Welcome to Democracy Now!, T.J. Johnson. We just have two minutes. Explain what happened this weekend. Why did you get arrested?
T.J. JOHNSON: We got arrested while performing nonviolent civil disobedience [inaudible] part of the ongoing campaign to prevent the deployment of the fourth Stryker Brigade as part of President Bush’s escalation of the conflict in Iraq.
AMY GOODMAN: And what exactly did you do?
T.J. JOHNSON: Well, twenty-three people were arrested yesterday. Eight of those people were arrested for violating a ban on backpacks in the protest zone, and they were arrested [inaudible] First Amendment rights. An additional fifteen people, including myself, were arrested as we attempted to deliver a citizens’ injunction to halt the shipment of military material to Iraq.
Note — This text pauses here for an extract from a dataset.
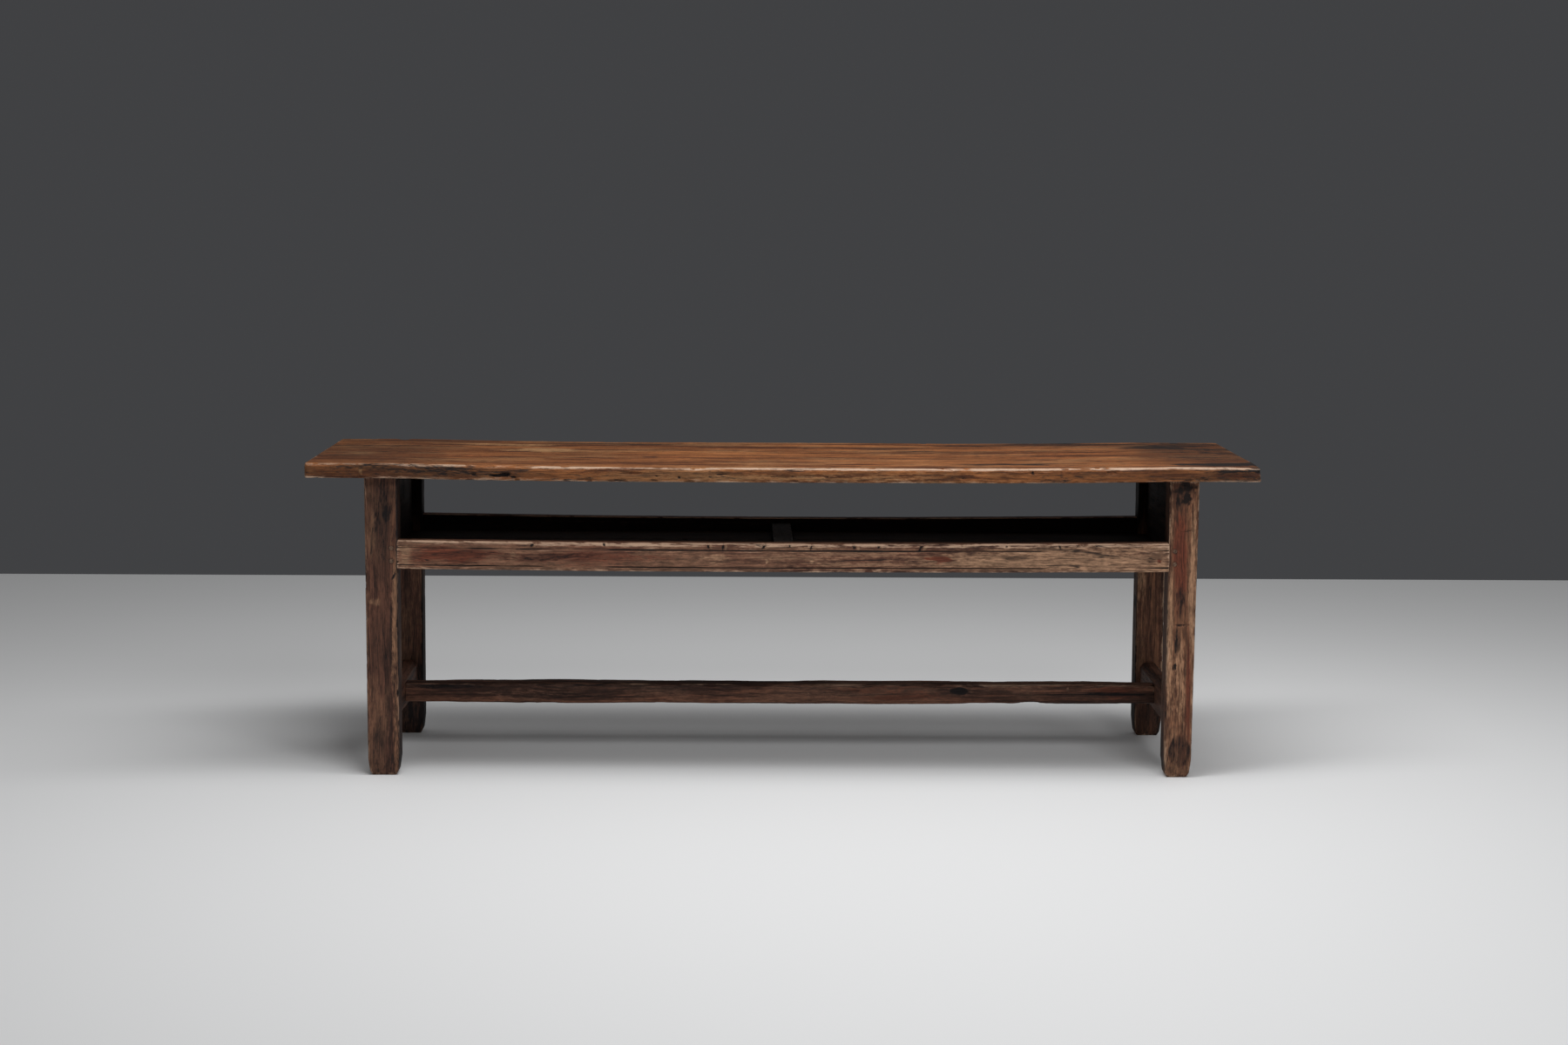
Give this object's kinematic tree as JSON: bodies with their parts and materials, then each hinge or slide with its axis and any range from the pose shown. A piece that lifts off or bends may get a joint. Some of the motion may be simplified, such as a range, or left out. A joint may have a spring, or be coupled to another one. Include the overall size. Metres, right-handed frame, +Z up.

AMY GOODMAN: And what is happening now?
T.J. JOHNSON: Well, all twenty-three of the people arrested yesterday are now out of jail. We were released approximately two hours ago. The campaign to continue our opposition to the use of our publicly funded ports to support the escalation of the conflict in Iraq will continue for as long as it needs to. We’re into this for eight days now. I believe we have a total of thirty people who have been arrested at this point, and spirits are still high and resistance remains strong.
AMY GOODMAN: What kind of support are you getting in the community?
T.J. JOHNSON: Quite a bit. We put out a call for people to witness the action by the twenty-three individuals yesterday, and we had over a hundred people show up there to witness that action, to videotape the action, to take still photographs and to document what was going on, and we continue to receive positive feedback via the website, email, telephone calls, both from throughout western Washington and around the nation.
AMY GOODMAN: T.J. Johnson, I want to thank for being with us, just out of jail, Olympia city councilman protesting Stryker vehicles being sent to Iraq.